For that you must be absolutely sincere and impartial. You must observe yourself as if you were observing and criticising a third person. You must not start with an idea that this is your life's mission, this is your particular capacity, this you are to do or that you are to do, in this lies your talent or genius, etc. That will carry you away from the right track. It is not the liking or disliking of your external being, your mental or vital or physical choice that determines the true line of your growth. Nor should you take up the opposite attitude and say, "I am good for nothing in this matter, I am useless in that one; it is not for me." Neither vanity and arrogance nor self-depreciation and false modesty should move you. As I said, you must be absolutely impartial and unconcerned. You should be like a mirror that reflects the truth and does not judge.

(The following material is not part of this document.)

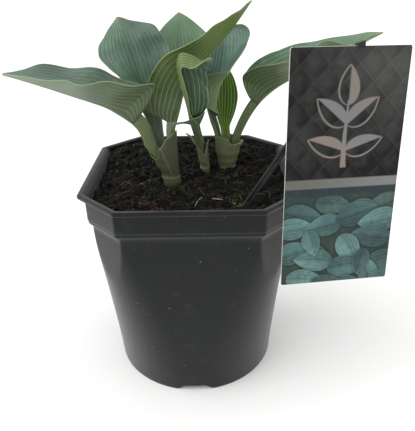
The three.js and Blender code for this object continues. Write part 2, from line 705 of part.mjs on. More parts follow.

If you are able to keep such an attitude, if you have this repose and quiet trust in your being and wait for what may be revealed to you, then something like this happens: you are, as it were, in a wood, dark and noiseless; you see in front of you merely a sheet of water, dark and still, hardly visible—a bit of a pond imbedded in the obscurity; and slowly upon it a moonbeam is cast and in the cool dim light emerges the calm liquid surface. That is how your secret truth of being will appear and present itself to you at your first contact with it: there you will see gradually reflected the true qualities of your being, the traits of your divine personality, what you really are and what you are meant to be.
One who has thus known himself and possessed himself conquering all opposition within himself, has by that very fact extended himself and his conquest, making it easier for others to make the same or a similar conquest. These are the pioneers or the elite who by a victorious campaign within themselves help others towards their victory.